Dragonflight by Anne McCaffrey
Published in 1968
HOW CAN ONE GIRL SAVE AN ENTIRE WORLD?
To the nobles who live in Benden Weyr, Lessa is nothing but a ragged kitchen girl. For most of her life she has survived by serving those who betrayed her father and took over his lands. Now the time has come for Lessa to shed her disguise—and take back her stolen birthright.
But everything changes when she meets a queen dragon. The bond they share will be deep and last forever. It will protect them when, for the first time in centuries, Lessa’s world is threatened by Thread, an evil substance that falls like rain and destroys everything it touches. Dragons and their Riders once protected the planet from Thread, but there are very few of them left these days. Now brave Lessa must risk her life, and the life of her beloved dragon, to save her beautiful world. . . .

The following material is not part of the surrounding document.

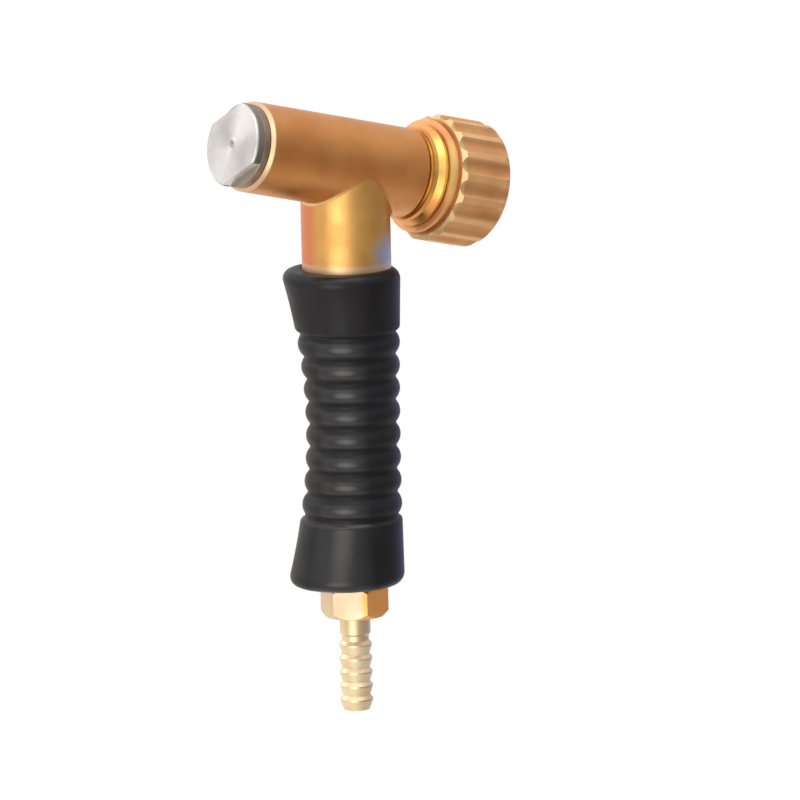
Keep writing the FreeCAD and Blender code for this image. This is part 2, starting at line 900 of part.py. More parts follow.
def grip():
    """The rubber sleeve: flare, beads and skirt about a bore stepped for neck and core."""
    body = new_body("grip")
    shoulder = size("bead_shoulder")
    grip_loft(body, "sleeve", grip_top - size("grip_top_round"),
              grip_bottom + size("grip_bottom_round"), size("bead_depth"), 7)
    grip_loft(body, "flare", grip_top, flare_end, ZERO, 4)
    grip_loft(body, "skirt", skirt_start, grip_bottom, ZERO, 4)
    round_rim(body, "top_edge", grip_top, rim(grip_top), size("grip_top_round"))
    round_rim(body, "flare_edge", flare_end, rim(flare_end), shoulder)
    round_rim(body, "skirt_edge", skirt_start, rim(skirt_start), shoulder)
    round_rim(body, "bottom_edge", grip_bottom, rim(grip_bottom), size("grip_bottom_round"))
    for number in range(int(SIZES["bead_count"])):
        bead(body, f"bead_{number + 1}", bead_first - size("bead_pitch") * number)
    core = radius("core_dia") + size("running_gap")
    neck = radius("neck_dia") + size("running_gap")
    recess = radius("washer_dia") + size("running_gap")
    recess_depth = washer_top + size("running_gap") - grip_bottom
    bore_out(body, "core_bore", core, grip_bottom, grip_top - grip_bottom)
    bore_out(body, "neck_bore", neck, reducer_bottom, grip_top - reducer_bottom)
    bore_out(body, "washer_recess", recess, grip_bottom, recess_depth)
    along_handle(body, ZERO)
    return body


def rim(height):
    front, back = grip_sides(height)
    return (front + back) / 2


def level_edges(shape, height, rim_radius):
    """Edges of this size that lie wholly at one height."""
    found = []
    for number, edge in enumerate(shape.Edges, start=1):
        box = edge.BoundBox
        if box.ZLength > 1e-3 or abs(box.Center.z - height.value) > 1e-2:
            continue
        if abs(edge.Length / (2 * math.pi) - rim_radius.value) < 0.1:
            found.append(f"Edge{number}")
    return found


def union_nut():
    """The hexagon union nut: a turned blank with six milled flats."""
    body = new_body("union_nut")
    flat = radius("nut_flats")
    outer = flat / math.cos(math.radians(30))
    height = size("nut_height")
    chamfer = size("nut_chamfer")
    rise = size("nut_chamfer_rise")
    revolve(body, "blank", [
        (nut_bore_radius, ZERO),
        (outer - chamfer, ZERO),
        (outer, rise),
        (outer, height - rise),
        (outer - chamfer, height),
        (nut_thread_radius, height),
        (nut_thread_radius, size("nut_web")),
        (nut_bore_radius, size("nut_web")),
    ])
    mill_flats(body, flat, outer + 1, size("nut_angle") + 30, height, as_size(6))
    along_handle(body, nut_bottom)
    return body


def hose_tail():
    """The barbed tail: flange inside the union nut, shank, neck and five barbs."""
    body = new_body("hose_tail")
    bore = radius("tail_bore")
    crest = radius("barb_dia")
    root = radius("barb_root_dia")
    corners = [(bore, -size("tail_lead")), (radius("tail_tip_dia"), -size("tail_lead"))]
    for barb in range(int(SIZES["barb_count"])):
        height = size("barb_pitch") * barb if barb else ZERO
        corners += [
            (crest, height),
            (crest, height + size("barb_land")),
            (root, height + size("barb_land") + size("barb_fall")),
        ]
    corners += [
        (root, tail_neck_bottom - size("tail_neck_ease")),
        (radius("tail_neck_dia"), tail_neck_bottom),
        (radius("tail_neck_dia"), tail_neck_top),
        (radius("tail_shank_dia"), tail_neck_top),
        (radius("tail_shank_dia"), tail_flange_bottom),
        (radius("tail_flange_dia"), tail_flange_bottom),
        (radius("tail_flange_dia"), tail_flange_top),
        (bore, tail_flange_top),
    ]
    revolve(body, "tail", corners)
    along_handle(body, ZERO)
    return body


def tail_seal():
    seal = ring("tail_seal", radius("fitting_bore"), radius("tail_flange_dia"),
                size("tail_seal_thick"))
    along_handle(seal, tail_seal_bottom)
    return seal


pieces = [
    torch_body(),
    nose_plug(),
    nose_gasket(),
    gas_diffuser(),
    collet_body(),
    collet(),
    thrust_pin(),
    pin_clip(),
    gland_gasket(),
    rear_gland(),
    back_cap(),
    cap_seal(),
    neck_reducer(),
    neck_seal(),
    stem_tube(),
    handle_core(),
    end_fitting(),
    grip_washer(),
    grip(),
    union_nut(),
    hose_tail(),
    tail_seal(),
]
document.recompute()

for item in document.Objects:
    if "Invalid" in item.State or "Error" in item.State:
        raise ValueError(f"{item.Name} did not build: {item.State}")

os.makedirs("parts", exist_ok=True)
for piece in pieces:
    shape = piece.Shape
    if shape.isNull() or not shape.isValid() or len(shape.Solids) != 1:
        raise ValueError(f"{piece.Label} is not one valid solid")
    shape.exportStep(os.path.join("parts", f"{piece.Label}.step"))
    print(f"{piece.Label:14s} {shape.Volume:9.1f} mm3")
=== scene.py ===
import math

import bpy
from mathutils import Matrix, Vector


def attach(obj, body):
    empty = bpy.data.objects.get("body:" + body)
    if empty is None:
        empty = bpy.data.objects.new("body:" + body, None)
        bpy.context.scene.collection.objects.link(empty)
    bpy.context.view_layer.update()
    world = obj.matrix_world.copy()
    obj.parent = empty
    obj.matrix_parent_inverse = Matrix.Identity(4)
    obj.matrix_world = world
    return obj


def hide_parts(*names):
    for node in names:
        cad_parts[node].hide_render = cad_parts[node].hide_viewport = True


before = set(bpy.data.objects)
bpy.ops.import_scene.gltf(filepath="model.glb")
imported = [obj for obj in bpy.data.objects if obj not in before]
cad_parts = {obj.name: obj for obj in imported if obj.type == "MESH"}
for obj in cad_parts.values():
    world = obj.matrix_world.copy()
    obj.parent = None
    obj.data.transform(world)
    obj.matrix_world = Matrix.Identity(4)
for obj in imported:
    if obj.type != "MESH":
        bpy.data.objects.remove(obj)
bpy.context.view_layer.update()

MM = 0.001
TILT = math.radians(14.2)
HEAD = Vector((0.0, 0.0, 0.15576))
BARREL = Vector((math.cos(TILT), 0.0, -math.sin(TILT)))
BARREL_UP = Vector((math.sin(TILT), 0.0, math.cos(TILT)))
HANDLE_UP = Vector((0.0, 0.0, 1.0))
ACROSS_HANDLE = Vector((1.0, 1.0, 0.0))

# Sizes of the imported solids, in mm. Stations run backwards along the barrel axis, from its
# crossing with the handle axis.
PLUG_FACE = -40.0
GASKET_FRONT = -37.4
BARREL_FRONT = -35.0
KNOB_FRONT = 29.45
BARREL_RADIUS = 12.9
NECK_RADIUS = 12.75
PLUG_RADIUS = 12.1
BOSS_RADIUS = 16.3
KNOB_RADIUS = 18.2

# Where painted reflections and painted shade start and where they are full, in mm: first by
# the height up the handle, then by the height above the barrel axis.
BLUE_REFLECTION_HEIGHTS = (137.5, 129.5)
NECK_FOOT_REFLECTION = (128.4, 127.2)
PLUG_UNDERSIDE_SHADE = (168.0, 160.0)
# Painted shade on the collars: where it starts and is full, at the top and on the underside.
SHADED_COLLAR_TOP = (8.5, 12.0)
SHADED_COLLAR_LOW = (-3.0, -8.5)

# Sides of the handle with painted reflections, painted shade, or polish with painted sheen:
# azimuth, and how near to it, as a cosine, the look starts and is full.
WARM_REFLECTION_SIDE = (-108.0, 0.80, 0.97)
BLUE_REFLECTION_SIDE = (38.0, 0.68, 0.98)
NUT_SHADE_SIDE = (17.0, 0.74, 0.84)
POLISHED_AND_SHEEN_FLANKS = (-46.0, 0.80, 0.97)

# The rubber sleeve's heights up the handle, in mm. Flare and skirt begin a ledge beyond the
# grooves next to the outermost beads.
GRIP_TOP = 125.66
GRIP_BOTTOM = 34.2
NECK_BORE_BOTTOM = 109.96
RECESS_TOP = 35.15
WAIST_HEIGHT = 80.0
BEAD_COUNT = 8
BEAD_FIRST = 103.925
BEAD_PITCH = 6.67
LEDGE = 0.4
FLARE_END = BEAD_FIRST + BEAD_PITCH / 2 + LEDGE
SKIRT_START = BEAD_FIRST - BEAD_PITCH * (BEAD_COUNT - 0.5) - LEDGE

# Its radii, the depth of its grooves and the roundness of its edges, in mm.
NECK_BORE = 12.8
CORE_BORE = 9.05
RECESS_BORE = 10.25
WAIST_FRONT = 12.55
HOLLOW_RADIUS = 150.0
PALM_BOTTOM = 14.1
PALM_LEAN = 0.8
RIM_ROUND = 3.4
SHOULDER = 1.1
BEAD_ROUND = 4.1
BEAD_DEPTH = 1.15
VALLEY_BLEND = 0.22

# Its mesh: columns around, rows along, steps around a rim, the halvings that find where a rim
# meets its bore, and the width of the lip there. Lengths are in mm.
COLUMNS = 112
ROW_HEIGHT = 0.38
RIM_STEPS = 10
HALVINGS = 30
LIP = 0.01

# Camera: the angles and the scale come from fitting the photo's outlines. AIM is a point on
# the handle axis and AIM_PIXEL its place in the photo's frame. The sensor's width is in mm.
AZIMUTH = -35.77
ELEVATION = 10.46
ROLL = -1.3
DISTANCE = 3.0
SENSOR_WIDTH = 36.0
CLIP_END = 50.0
PIXELS_PER_METRE = 3520.0
FRAME_PIXELS = 800
AIM = Vector((0.0, 0.0, 0.156))
AIM_PIXEL = (344.2, 162.08)

# The point that the lamps face.
LAMP_AIM = Vector((0.0, 0.0, 0.12))

# What the metal mirrors: a tent, whose tone changes from straight below, 0, to straight above,
# 1, and soft patches on it. A patch has its direction, the angles within which it is full and
# beyond which it is gone, and the light that it adds or takes away.
TENT = ((0.25, "tent below"), (0.48, "tent level"), (0.90, "tent above"))
PATCHES = (
    ((-54.0, -6.0), 5.0, 31.0, (3.60, 3.47, 3.28)),
    ((-48.0, -36.0), 4.0, 26.0, (-0.48, -0.43, -0.40)),
    ((-155.0, 8.0), 25.0, 85.0, (0.70, 0.69, 0.67)),
    ((-143.0, 27.0), 4.0, 16.0, (3.84, 3.68, 3.60)),
    ((104.0, -10.0), 8.0, 34.0, (0.08, 0.19, 0.72)),
    ((46.0, -6.0), 14.0, 60.0, (-0.19, -0.19, -0.19)),
)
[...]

Black God's Kiss by C.L. Moore
Published in 1934
First published in the pages of "Weird Tales" in 1934, C.L. Moore's Jirel of Joiry is the first significant female sword and sorcery protagonist and one of the most exciting and evocative characters the genre has ever known. Published alongside seminal works by H.P. Lovecraft and Robert E. Howard, the five classic fantasy tales included in this volume easily stand the test of time and often overshadow the storytelling power and emotional impact of stories by Moore's more famous contemporaries. A seminal work from one of fantasy's most important authors, "Black God's Kiss" is an essential addition to any fantasy library.

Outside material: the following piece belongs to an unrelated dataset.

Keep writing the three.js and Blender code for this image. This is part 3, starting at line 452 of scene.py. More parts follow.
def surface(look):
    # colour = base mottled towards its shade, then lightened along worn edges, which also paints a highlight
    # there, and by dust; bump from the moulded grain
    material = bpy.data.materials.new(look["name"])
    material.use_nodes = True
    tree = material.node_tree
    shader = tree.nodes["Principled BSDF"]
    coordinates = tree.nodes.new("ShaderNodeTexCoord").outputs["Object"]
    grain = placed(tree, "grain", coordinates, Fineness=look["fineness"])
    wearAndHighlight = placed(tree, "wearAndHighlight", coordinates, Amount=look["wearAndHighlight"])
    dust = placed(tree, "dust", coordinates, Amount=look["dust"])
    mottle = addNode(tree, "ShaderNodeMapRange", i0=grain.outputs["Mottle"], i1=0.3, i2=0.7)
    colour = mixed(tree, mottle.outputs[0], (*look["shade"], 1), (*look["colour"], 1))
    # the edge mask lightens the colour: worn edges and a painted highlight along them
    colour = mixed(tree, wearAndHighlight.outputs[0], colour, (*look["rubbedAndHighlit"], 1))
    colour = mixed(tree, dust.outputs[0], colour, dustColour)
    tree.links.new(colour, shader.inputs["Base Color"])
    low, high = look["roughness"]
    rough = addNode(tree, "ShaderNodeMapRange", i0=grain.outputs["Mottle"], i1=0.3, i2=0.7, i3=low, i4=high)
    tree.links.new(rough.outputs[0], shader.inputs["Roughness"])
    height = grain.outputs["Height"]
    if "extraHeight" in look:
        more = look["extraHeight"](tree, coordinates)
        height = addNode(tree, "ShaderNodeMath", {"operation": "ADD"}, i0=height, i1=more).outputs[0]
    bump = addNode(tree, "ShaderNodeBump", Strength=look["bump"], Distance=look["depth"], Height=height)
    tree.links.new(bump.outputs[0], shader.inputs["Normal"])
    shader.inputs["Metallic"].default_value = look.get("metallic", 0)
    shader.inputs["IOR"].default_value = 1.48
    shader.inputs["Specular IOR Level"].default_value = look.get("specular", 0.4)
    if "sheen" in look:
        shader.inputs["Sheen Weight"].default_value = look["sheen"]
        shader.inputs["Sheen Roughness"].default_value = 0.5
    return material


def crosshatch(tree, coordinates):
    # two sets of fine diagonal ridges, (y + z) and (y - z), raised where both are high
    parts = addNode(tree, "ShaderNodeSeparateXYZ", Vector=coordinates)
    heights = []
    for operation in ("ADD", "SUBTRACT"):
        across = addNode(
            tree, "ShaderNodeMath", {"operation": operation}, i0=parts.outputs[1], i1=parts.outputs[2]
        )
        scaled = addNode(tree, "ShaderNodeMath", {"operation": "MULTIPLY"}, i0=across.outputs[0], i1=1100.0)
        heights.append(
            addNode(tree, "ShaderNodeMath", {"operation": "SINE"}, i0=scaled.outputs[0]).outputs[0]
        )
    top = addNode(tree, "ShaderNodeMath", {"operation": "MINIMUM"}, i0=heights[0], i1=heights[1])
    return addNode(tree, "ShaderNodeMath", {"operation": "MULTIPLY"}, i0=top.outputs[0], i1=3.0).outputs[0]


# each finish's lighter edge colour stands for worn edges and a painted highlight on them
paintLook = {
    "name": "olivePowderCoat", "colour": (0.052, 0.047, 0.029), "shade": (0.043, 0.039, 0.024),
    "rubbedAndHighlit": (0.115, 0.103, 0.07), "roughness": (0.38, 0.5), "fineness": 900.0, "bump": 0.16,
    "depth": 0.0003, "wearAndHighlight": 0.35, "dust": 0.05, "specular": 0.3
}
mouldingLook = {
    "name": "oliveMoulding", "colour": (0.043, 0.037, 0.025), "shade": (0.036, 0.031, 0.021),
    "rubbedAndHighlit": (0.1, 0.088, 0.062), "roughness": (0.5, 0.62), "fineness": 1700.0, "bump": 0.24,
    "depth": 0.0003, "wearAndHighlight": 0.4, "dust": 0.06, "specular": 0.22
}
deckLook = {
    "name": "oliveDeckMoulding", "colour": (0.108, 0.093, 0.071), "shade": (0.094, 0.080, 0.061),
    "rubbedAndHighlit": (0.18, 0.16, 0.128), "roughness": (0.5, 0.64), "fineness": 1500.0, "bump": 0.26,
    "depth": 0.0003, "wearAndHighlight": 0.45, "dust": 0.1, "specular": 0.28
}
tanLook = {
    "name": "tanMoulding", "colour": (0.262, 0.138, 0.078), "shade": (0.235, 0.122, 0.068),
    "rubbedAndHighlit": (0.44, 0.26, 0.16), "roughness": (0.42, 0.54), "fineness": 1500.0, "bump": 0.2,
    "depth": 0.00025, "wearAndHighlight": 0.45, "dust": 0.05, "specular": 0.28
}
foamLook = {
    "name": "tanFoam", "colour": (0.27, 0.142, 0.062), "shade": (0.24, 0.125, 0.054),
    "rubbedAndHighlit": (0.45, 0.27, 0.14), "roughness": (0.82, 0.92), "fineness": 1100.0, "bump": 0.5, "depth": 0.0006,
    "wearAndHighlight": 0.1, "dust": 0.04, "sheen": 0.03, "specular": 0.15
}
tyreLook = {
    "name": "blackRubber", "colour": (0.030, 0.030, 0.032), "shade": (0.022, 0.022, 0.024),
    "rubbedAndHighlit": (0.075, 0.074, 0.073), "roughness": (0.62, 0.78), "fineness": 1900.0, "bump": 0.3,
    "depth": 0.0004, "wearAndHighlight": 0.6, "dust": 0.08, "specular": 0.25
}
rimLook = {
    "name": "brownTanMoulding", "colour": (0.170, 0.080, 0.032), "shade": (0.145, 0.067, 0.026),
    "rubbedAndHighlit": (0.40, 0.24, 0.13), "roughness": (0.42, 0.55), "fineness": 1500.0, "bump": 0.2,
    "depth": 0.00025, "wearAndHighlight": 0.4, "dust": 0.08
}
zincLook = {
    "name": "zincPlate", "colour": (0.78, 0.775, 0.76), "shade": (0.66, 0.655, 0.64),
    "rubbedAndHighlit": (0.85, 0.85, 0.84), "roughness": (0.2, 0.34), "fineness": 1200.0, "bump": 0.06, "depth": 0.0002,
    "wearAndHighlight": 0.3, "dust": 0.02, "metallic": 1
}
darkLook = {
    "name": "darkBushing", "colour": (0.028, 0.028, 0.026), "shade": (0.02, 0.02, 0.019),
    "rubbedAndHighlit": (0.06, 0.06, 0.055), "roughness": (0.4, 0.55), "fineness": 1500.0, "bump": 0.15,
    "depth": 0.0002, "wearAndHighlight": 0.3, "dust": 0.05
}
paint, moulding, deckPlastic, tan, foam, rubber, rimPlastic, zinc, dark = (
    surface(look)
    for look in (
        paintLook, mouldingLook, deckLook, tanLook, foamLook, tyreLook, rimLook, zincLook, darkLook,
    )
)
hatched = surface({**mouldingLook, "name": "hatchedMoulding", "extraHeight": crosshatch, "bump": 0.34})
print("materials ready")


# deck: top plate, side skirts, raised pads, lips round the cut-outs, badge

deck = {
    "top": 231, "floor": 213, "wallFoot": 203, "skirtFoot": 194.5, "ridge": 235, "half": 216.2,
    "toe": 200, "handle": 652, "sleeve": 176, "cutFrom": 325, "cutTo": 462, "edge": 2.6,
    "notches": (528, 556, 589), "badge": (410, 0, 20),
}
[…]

Star Man's Son, 2250 A.D by Andre Norton
Published in 1951
Fors was a mutant. He did not know what drove him to explore the empty lands to the north, where the great skeleton ruins of the old civilization rusted away in the wreckage of mankind's hopes.
But he could not resist the urging that led him through danger and adventure, to the place where he faced the menace of the Star Men.
Two centuries after an atomic war on earth, a silver-haired mutant sets out on a dangerous search for a lost city of the ruined civilization.